## start

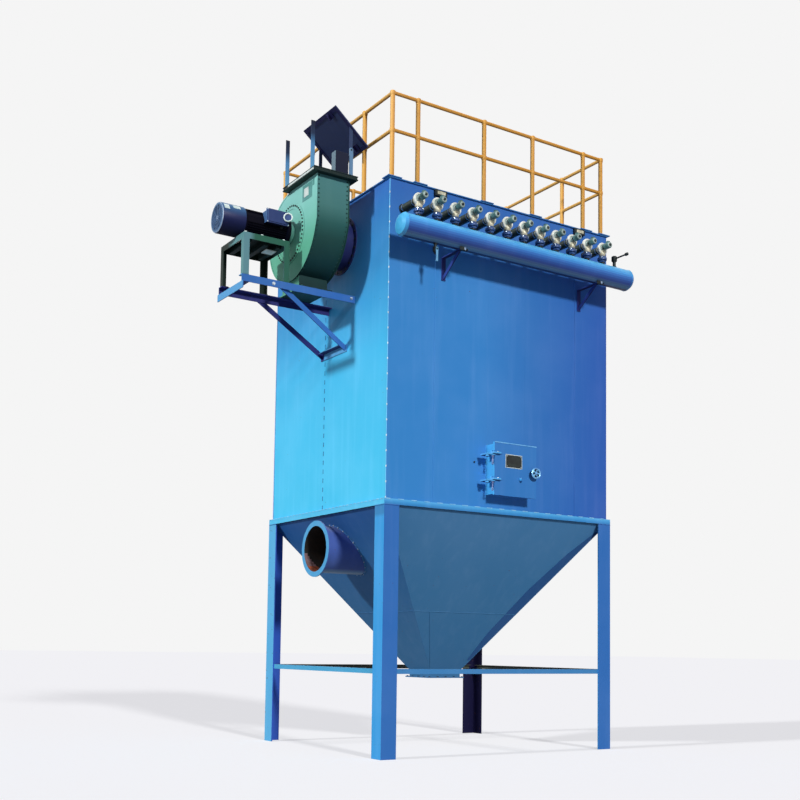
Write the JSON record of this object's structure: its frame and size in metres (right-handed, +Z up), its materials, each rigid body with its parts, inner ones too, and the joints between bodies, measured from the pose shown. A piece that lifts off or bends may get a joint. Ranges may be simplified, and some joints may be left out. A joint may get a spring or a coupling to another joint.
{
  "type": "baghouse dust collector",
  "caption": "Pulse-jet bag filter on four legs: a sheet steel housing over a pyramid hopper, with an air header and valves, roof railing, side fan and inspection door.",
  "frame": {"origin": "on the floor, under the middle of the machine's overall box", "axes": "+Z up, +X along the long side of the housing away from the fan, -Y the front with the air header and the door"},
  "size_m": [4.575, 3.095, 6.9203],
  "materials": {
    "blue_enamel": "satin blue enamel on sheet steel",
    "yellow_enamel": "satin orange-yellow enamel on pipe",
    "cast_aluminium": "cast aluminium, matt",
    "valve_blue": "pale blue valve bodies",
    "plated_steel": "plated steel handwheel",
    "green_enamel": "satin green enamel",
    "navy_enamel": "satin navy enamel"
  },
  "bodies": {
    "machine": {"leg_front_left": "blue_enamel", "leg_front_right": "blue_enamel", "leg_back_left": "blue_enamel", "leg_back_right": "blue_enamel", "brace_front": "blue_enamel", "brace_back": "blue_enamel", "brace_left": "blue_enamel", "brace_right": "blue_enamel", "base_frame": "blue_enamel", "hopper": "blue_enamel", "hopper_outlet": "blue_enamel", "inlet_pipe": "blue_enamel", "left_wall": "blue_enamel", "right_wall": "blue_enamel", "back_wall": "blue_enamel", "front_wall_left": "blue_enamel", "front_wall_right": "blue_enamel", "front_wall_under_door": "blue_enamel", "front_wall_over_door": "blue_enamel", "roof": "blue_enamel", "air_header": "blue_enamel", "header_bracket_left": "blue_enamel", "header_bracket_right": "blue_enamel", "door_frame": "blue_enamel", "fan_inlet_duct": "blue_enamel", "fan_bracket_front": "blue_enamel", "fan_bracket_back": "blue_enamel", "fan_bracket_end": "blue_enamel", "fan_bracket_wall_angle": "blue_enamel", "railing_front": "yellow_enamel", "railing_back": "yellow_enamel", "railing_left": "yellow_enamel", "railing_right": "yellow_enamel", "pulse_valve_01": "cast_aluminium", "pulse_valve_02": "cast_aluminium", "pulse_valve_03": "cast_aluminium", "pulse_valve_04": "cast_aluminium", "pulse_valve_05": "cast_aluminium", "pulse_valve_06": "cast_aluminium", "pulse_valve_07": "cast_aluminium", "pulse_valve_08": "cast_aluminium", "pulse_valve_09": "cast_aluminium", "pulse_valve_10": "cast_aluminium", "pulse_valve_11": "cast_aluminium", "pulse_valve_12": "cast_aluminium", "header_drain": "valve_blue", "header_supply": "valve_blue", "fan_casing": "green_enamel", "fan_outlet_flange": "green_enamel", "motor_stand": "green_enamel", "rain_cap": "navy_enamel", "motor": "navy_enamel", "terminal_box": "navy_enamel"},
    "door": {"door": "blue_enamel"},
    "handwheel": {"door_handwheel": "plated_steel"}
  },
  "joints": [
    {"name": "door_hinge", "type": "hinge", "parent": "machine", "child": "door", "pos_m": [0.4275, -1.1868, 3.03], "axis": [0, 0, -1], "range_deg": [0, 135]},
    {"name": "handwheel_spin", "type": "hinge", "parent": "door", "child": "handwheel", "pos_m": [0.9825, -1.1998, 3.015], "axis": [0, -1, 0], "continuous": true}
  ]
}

## end

Prompt: Look above for every line with the word "joints" and copy it.

Full solution:
Write the JSON record of this object's structure: its frame and size in metres (right-handed, +Z up), its materials, each rigid body with its parts, inner ones too, and the joints between bodies, measured from the pose shown. A piece that lifts off or bends may get a joint. Ranges may be simplified, and some joints may be left out. A joint may get a spring or a coupling to another joint.
  "joints": [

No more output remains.